Condition 24: “At the discretion of the Town of Farmville, Virginia, the operator shall monitor and document seismograph readings in close proximity to the earthen dam located on Town of Farmville property.”

Condition 25: The operator, at its sole expense, shall conduct a pre-blast survey of the earthen dam (Mottley Lake) located on Town of Farmville property. If a claim is made by the Town of Farmville, that the above-referenced earthen dam has been damaged on account of the blasting by, or on behalf of the Operator, at the crushed stone operation, whether by ground vibration, air over-pressure, then upon determination by an independent qualified professional, with experience in the effects of blasting, that the damage claimed is proximately caused by said blasting, the Operator shall correct, or cause to be corrected, said damage to a level determined to be equal to the condition acknowledged during the pre-blast survey.”

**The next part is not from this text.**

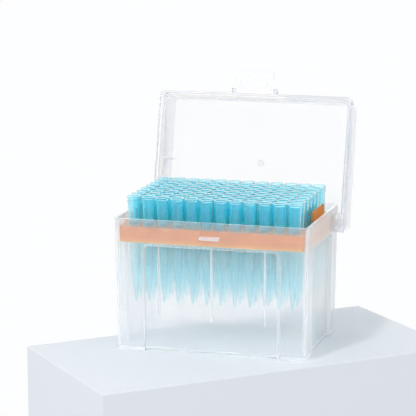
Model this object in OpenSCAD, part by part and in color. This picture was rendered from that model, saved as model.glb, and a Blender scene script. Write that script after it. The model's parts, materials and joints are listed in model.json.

Condition 28: “All water discharges from the Operator’s parcel to Mottley Lake or other state waters shall comply with monitoring requirements as specified in the General Permit for Nonmetallic Mineral Mining, which includes periodic sampling of collected stormwater and mining process water. Water quality leaving the site shall be in compliance with specified discharge limits, subject to penalties determined by the Department of Environmental Quality.”